• What this task involves:
State how many lines of the data contain the word "with", and write nothing besides the number.

• Structured object records:
----
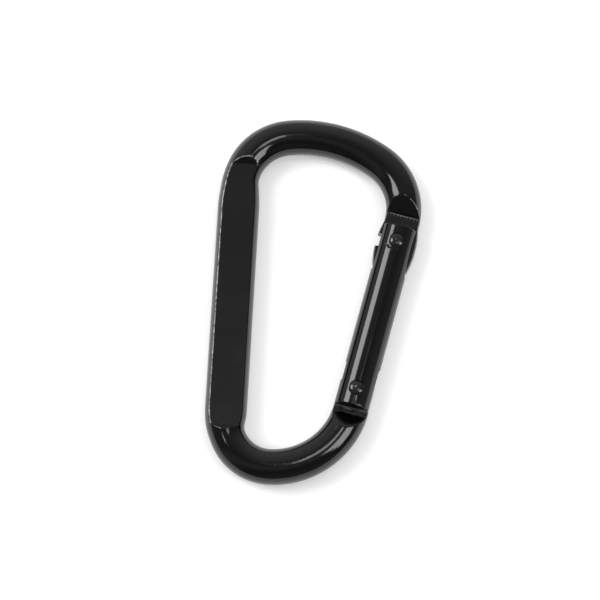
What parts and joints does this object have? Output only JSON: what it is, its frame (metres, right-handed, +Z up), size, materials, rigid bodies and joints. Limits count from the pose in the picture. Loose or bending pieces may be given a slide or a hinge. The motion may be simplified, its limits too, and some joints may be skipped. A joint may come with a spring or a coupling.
{
  "type": "snap carabiner",
  "caption": "Small D-shaped snap carabiner in gloss black: a bent rod with a pressed flat spine and a sprung straight gate that opens inwards.",
  "frame": {"origin": "middle of the outline in X and Y, on the surface that the carabiner lies on", "axes": "+Y along the spine towards the wide end, +X from the spine towards the gate, +Z up through the rivets"},
  "size_m": [0.0326, 0.06, 0.0059],
  "materials": {
    "coated_body": "gloss black coat on aluminium, satin on the pressed flats",
    "coated_gate": "gloss black coat on aluminium",
    "dark_rivet": "blackened steel, burnished on the dome",
    "spring_steel": "drawn spring wire",
    "plunger_steel": "turned steel"
  },
  "bodies": {
    "frame": {"body": "coated_body"},
    "gate": {"gate": "coated_gate", "hinge_rivet": "dark_rivet", "latch_rivet": "dark_rivet", "spring": "spring_steel"},
    "plunger": {"plunger": "plunger_steel"}
  },
  "joints": [
    {"name": "gate_hinge", "type": "hinge", "parent": "frame", "child": "gate", "pos_m": [0.00735, -0.01423, 0.00295], "axis": [0, 0, 1], "range_deg": [0, 45], "stiffness_Nm_per_rad": 0.012, "springref_deg": -97.4},
    {"name": "plunger_slide", "type": "slide", "parent": "gate", "child": "plunger", "axis": [0.2079, 0.9781, 0], "range_m": [0, 0.000982], "deforming": ["spring"]}
  ],
  "couplings": [
    {"joint": "plunger_slide", "follows": "gate_hinge", "m_per_rad": 0.00125}
  ]
}
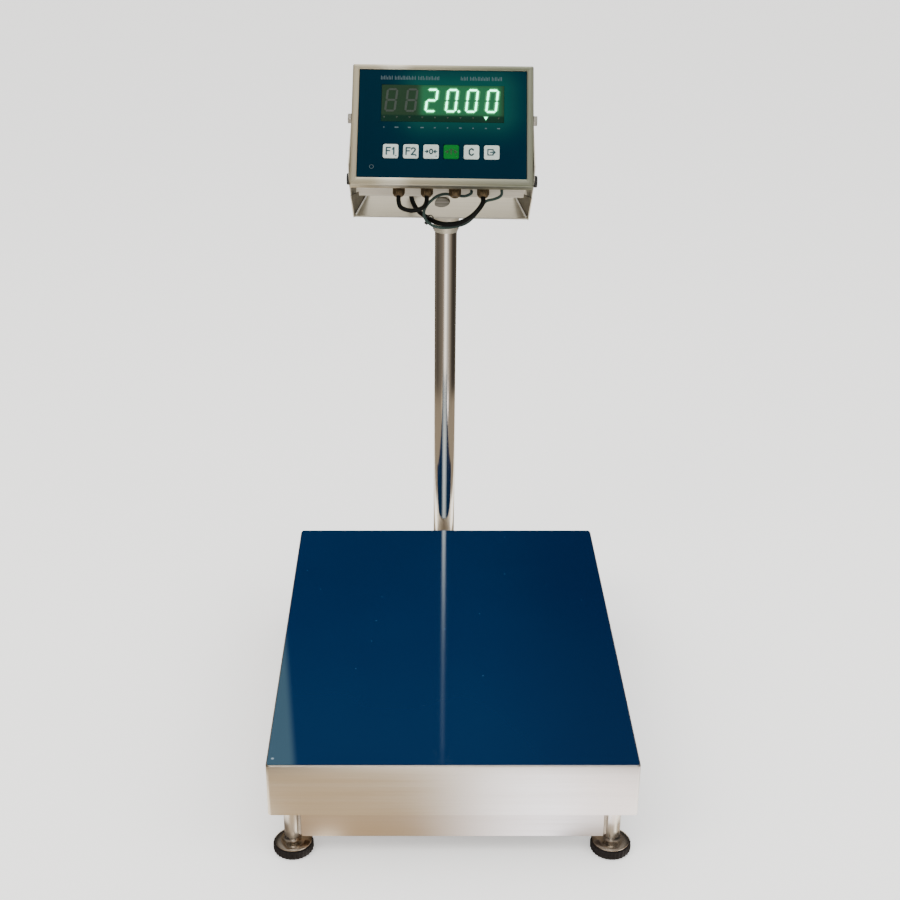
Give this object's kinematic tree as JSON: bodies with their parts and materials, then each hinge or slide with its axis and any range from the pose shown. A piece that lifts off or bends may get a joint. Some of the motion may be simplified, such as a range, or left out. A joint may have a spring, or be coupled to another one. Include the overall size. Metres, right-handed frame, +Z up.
{
  "type": "platform scale",
  "caption": "Stainless platform shipping scale: a load pan on a levelling base, a column behind it, and a tilting weight indicator with a keypad on a yoke.",
  "frame": {"origin": "on the floor, under the centre of the bounding box at rest", "axes": "+Z up; -Y towards the front, from the column to the pan's free end; +X to the right seen from the front"},
  "size_m": [0.45, 0.6782, 0.8551],
  "materials": {
    "stainless_sheet": "brushed",
    "polished_tube": "polished",
    "blue_film": "glossy",
    "load_cell_aluminium": "satin",
    "zinc_steel": "zinc plated",
    "black_rubber": "matt",
    "black_plastic": "matt",
    "navy_overlay": "satin",
    "tinted_window": "glossy, tinted",
    "circuit_board": "solder mask",
    "grey_key": "satin",
    "green_key": "satin",
    "nickel_brass": "nickel plated",
    "black_cable": "satin",
    "grey_cable": "satin"
  },
  "bodies": {
    "base": {"base_frame": "stainless_sheet", "load_cell": "load_cell_aluminium", "cell_spacer": "zinc_steel", "cell_cable": "black_cable", "column_socket": "stainless_sheet", "column_tube": "polished_tube", "spirit_level": "black_plastic", "leg_tube_front_left": "stainless_sheet", "leg_tube_front_right": "stainless_sheet", "leg_tube_rear_left": "stainless_sheet", "leg_tube_rear_right": "stainless_sheet"},
    "foot_front_left": {"foot_cap_front_left": "polished_tube", "foot_rubber_front_left": "black_rubber"},
    "stem_front_left": {"foot_stem_front_left": "zinc_steel"},
    "foot_front_right": {"foot_cap_front_right": "polished_tube", "foot_rubber_front_right": "black_rubber"},
    "stem_front_right": {"foot_stem_front_right": "zinc_steel"},
    "foot_rear_left": {"foot_cap_rear_left": "polished_tube", "foot_rubber_rear_left": "black_rubber"},
    "stem_rear_left": {"foot_stem_rear_left": "zinc_steel"},
    "foot_rear_right": {"foot_cap_rear_right": "polished_tube", "foot_rubber_rear_right": "black_rubber"},
    "stem_rear_right": {"foot_stem_rear_right": "zinc_steel"},
    "spider": {"load_frame": "stainless_sheet", "pan_pad_front_left": "black_rubber", "pan_pad_front_right": "black_rubber", "pan_pad_rear_left": "black_rubber", "pan_pad_rear_right": "black_rubber", "overload_stop_front_left": "zinc_steel", "overload_stop_front_right": "zinc_steel", "overload_stop_rear_left": "zinc_steel", "overload_stop_rear_right": "zinc_steel"},
    "pan": {"load_pan": "stainless_sheet", "pan_film": "blue_film"},
    "yoke": {"column_collar": "stainless_sheet", "head_bracket": "stainless_sheet", "indicator_cable": "black_cable"},
    "indicator": {"front_bezel": "stainless_sheet", "bezel_gasket": "black_rubber", "rear_shell": "stainless_sheet", "front_panel": "navy_overlay", "display_window": "tinted_window", "display_board": "circuit_board", "main_board": "circuit_board", "jumper_cable": "black_cable", "sensor_cable": "grey_cable", "pivot_bolt_left": "zinc_steel", "pivot_bolt_right": "zinc_steel", "cable_gland_1": "nickel_brass", "cable_gland_2": "nickel_brass", "cable_gland_3": "nickel_brass", "cable_gland_4": "nickel_brass"},
    "knob_left": {"lock_knob_left": "black_plastic"},
    "knob_right": {"lock_knob_right": "black_plastic"},
    "key_f1": {"key_f1": "grey_key"},
    "key_f2": {"key_f2": "grey_key"},
    "key_zero": {"key_zero": "grey_key"},
    "key_tare": {"key_tare": "green_key"},
    "key_clear": {"key_clear": "grey_key"},
    "key_print": {"key_print": "grey_key"}
  },
  "joints": [
    {"name": "foot_front_left_height", "type": "slide", "parent": "base", "child": "foot_front_left", "axis": [0, 0, 1], "range_m": [-0.01, 0.005]},
    {"name": "stem_front_left_turn", "type": "hinge", "parent": "foot_front_left", "child": "stem_front_left", "pos_m": [-0.197, -0.31388, 0.04], "axis": [0, 0, 1], "range_deg": [-2057.6, 1029.1]},
    {"name": "foot_front_right_height", "type": "slide", "parent": "base", "child": "foot_front_right", "axis": [0, 0, 1], "range_m": [-0.01, 0.005]},
    {"name": "stem_front_right_turn", "type": "hinge", "parent": "foot_front_right", "child": "stem_front_right", "pos_m": [0.197, -0.31388, 0.04], "axis": [0, 0, 1], "range_deg": [-2057.6, 1029.1]},
    {"name": "foot_rear_left_height", "type": "slide", "parent": "base", "child": "foot_rear_left", "axis": [0, 0, 1], "range_m": [-0.01, 0.005]},
    {"name": "stem_rear_left_turn", "type": "hinge", "parent": "foot_rear_left", "child": "stem_rear_left", "pos_m": [-0.197, 0.24613, 0.04], "axis": [0, 0, 1], "range_deg": [-2057.6, 1029.1]},
    {"name": "foot_rear_right_height", "type": "slide", "parent": "base", "child": "foot_rear_right", "axis": [0, 0, 1], "range_m": [-0.01, 0.005]},
    {"name": "stem_rear_right_turn", "type": "hinge", "parent": "foot_rear_right", "child": "stem_rear_right", "pos_m": [0.197, 0.24613, 0.04], "axis": [0, 0, 1], "range_deg": [-2057.6, 1029.1]},
    {"name": "load_deflection", "type": "slide", "parent": "base", "child": "spider", "axis": [0, 0, -1], "range_m": [0, 0.0003], "stiffness_N_per_m": 250000, "springref_m": -0.00032},
    {"name": "pan_lift", "type": "slide", "parent": "spider", "child": "pan", "axis": [0, 0, 1], "range_m": [0, 0.12]},
    {"name": "head_swivel", "type": "hinge", "parent": "base", "child": "yoke", "pos_m": [-0.0025, 0.30112, 0.63], "axis": [0, 0, 1], "range_deg": [-90, 90]},
    {"name": "head_tilt", "type": "hinge", "parent": "yoke", "child": "indicator", "pos_m": [-0.00899, 0.26063, 0.78007], "axis": [0.9998, -0.0175, -0.0105], "range_deg": [-20, 4], "deforming": ["indicator_cable"]},
    {"name": "knob_left_turn", "type": "hinge", "parent": "indicator", "child": "knob_left", "pos_m": [-0.13878, 0.19928, 0.71338], "axis": [-0.9998, 0.0175, 0.0105], "range_deg": [0, 270]},
    {"name": "knob_right_turn", "type": "hinge", "parent": "indicator", "child": "knob_right", "pos_m": [0.11716, 0.19481, 0.7107], "axis": [0.9998, -0.0175, -0.0105], "range_deg": [0, 270]},
    {"name": "key_f1_press", "type": "slide", "parent": "indicator", "child": "key_f1", "axis": [0.0066, 0.766, -0.6428], "range_m": [0, 0.0005], "stiffness_N_per_m": 1500},
    {"name": "key_f2_press", "type": "slide", "parent": "indicator", "child": "key_f2", "axis": [0.0066, 0.766, -0.6428], "range_m": [0, 0.0005], "stiffness_N_per_m": 1500},
    {"name": "key_zero_press", "type": "slide", "parent": "indicator", "child": "key_zero", "axis": [0.0066, 0.766, -0.6428], "range_m": [0, 0.0005], "stiffness_N_per_m": 1500},
    {"name": "key_tare_press", "type": "slide", "parent": "indicator", "child": "key_tare", "axis": [0.0066, 0.766, -0.6428], "range_m": [0, 0.0005], "stiffness_N_per_m": 1500},
    {"name": "key_clear_press", "type": "slide", "parent": "indicator", "child": "key_clear", "axis": [0.0066, 0.766, -0.6428], "range_m": [0, 0.0005], "stiffness_N_per_m": 1500},
    {"name": "key_print_press", "type": "slide", "parent": "indicator", "child": "key_print", "axis": [0.0066, 0.766, -0.6428], "range_m": [0, 0.0005], "stiffness_N_per_m": 1500}
  ],
  "couplings": [
    {"joint": "stem_front_left_turn", "follows": "foot_front_left_height", "rad_per_m": 3590.4},
    {"joint": "stem_front_right_turn", "follows": "foot_front_right_height", "rad_per_m": 3590.4},
    {"joint": "stem_rear_left_turn", "follows": "foot_rear_left_height", "rad_per_m": 3590.4},
    {"joint": "stem_rear_right_turn", "follows": "foot_rear_right_height", "rad_per_m": 3590.4}
  ]
}
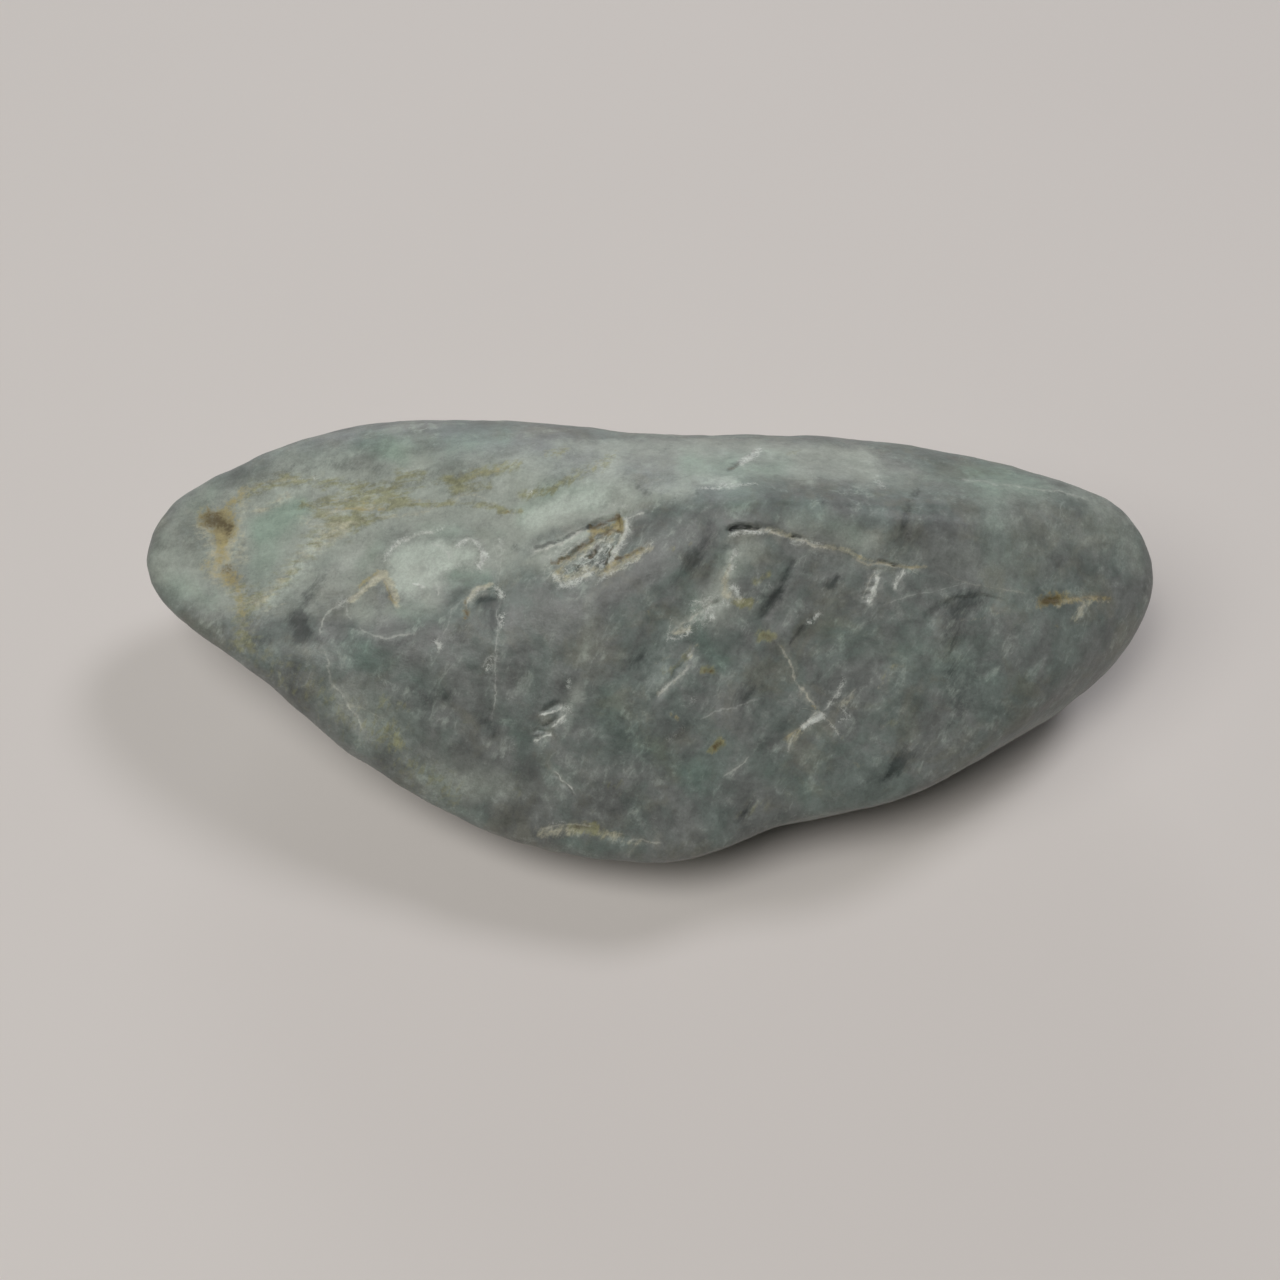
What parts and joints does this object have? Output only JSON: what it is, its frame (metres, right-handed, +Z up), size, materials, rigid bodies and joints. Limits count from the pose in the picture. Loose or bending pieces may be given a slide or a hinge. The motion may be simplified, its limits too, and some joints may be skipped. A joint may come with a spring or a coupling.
{
  "type": "jadeite beach pebble",
  "caption": "Water-worn oblong stone with a ridged, veined top, blunt rounded ends and a worn flat underneath that it rests on.",
  "frame": {"origin": "on the surface that the stone rests on, under the middle of its bounding box", "axes": "+X along the stone's length to its right end, +Y to its back, +Z up"},
  "size_m": [0.061, 0.027, 0.0184],
  "materials": {
    "jadeite": "satin, water-worn, grey-green and mottled, with cream and rust veins"
  },
  "bodies": {
    "root": {"pebble": "jadeite"}
  },
  "joints": []
}
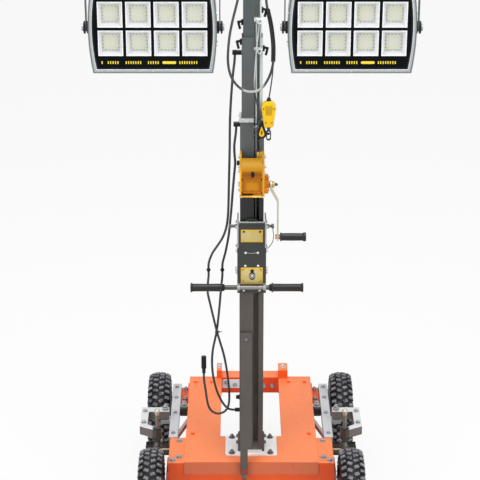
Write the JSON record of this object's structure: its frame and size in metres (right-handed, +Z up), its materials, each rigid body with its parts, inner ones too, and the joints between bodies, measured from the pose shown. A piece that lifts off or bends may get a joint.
----
• The result:
8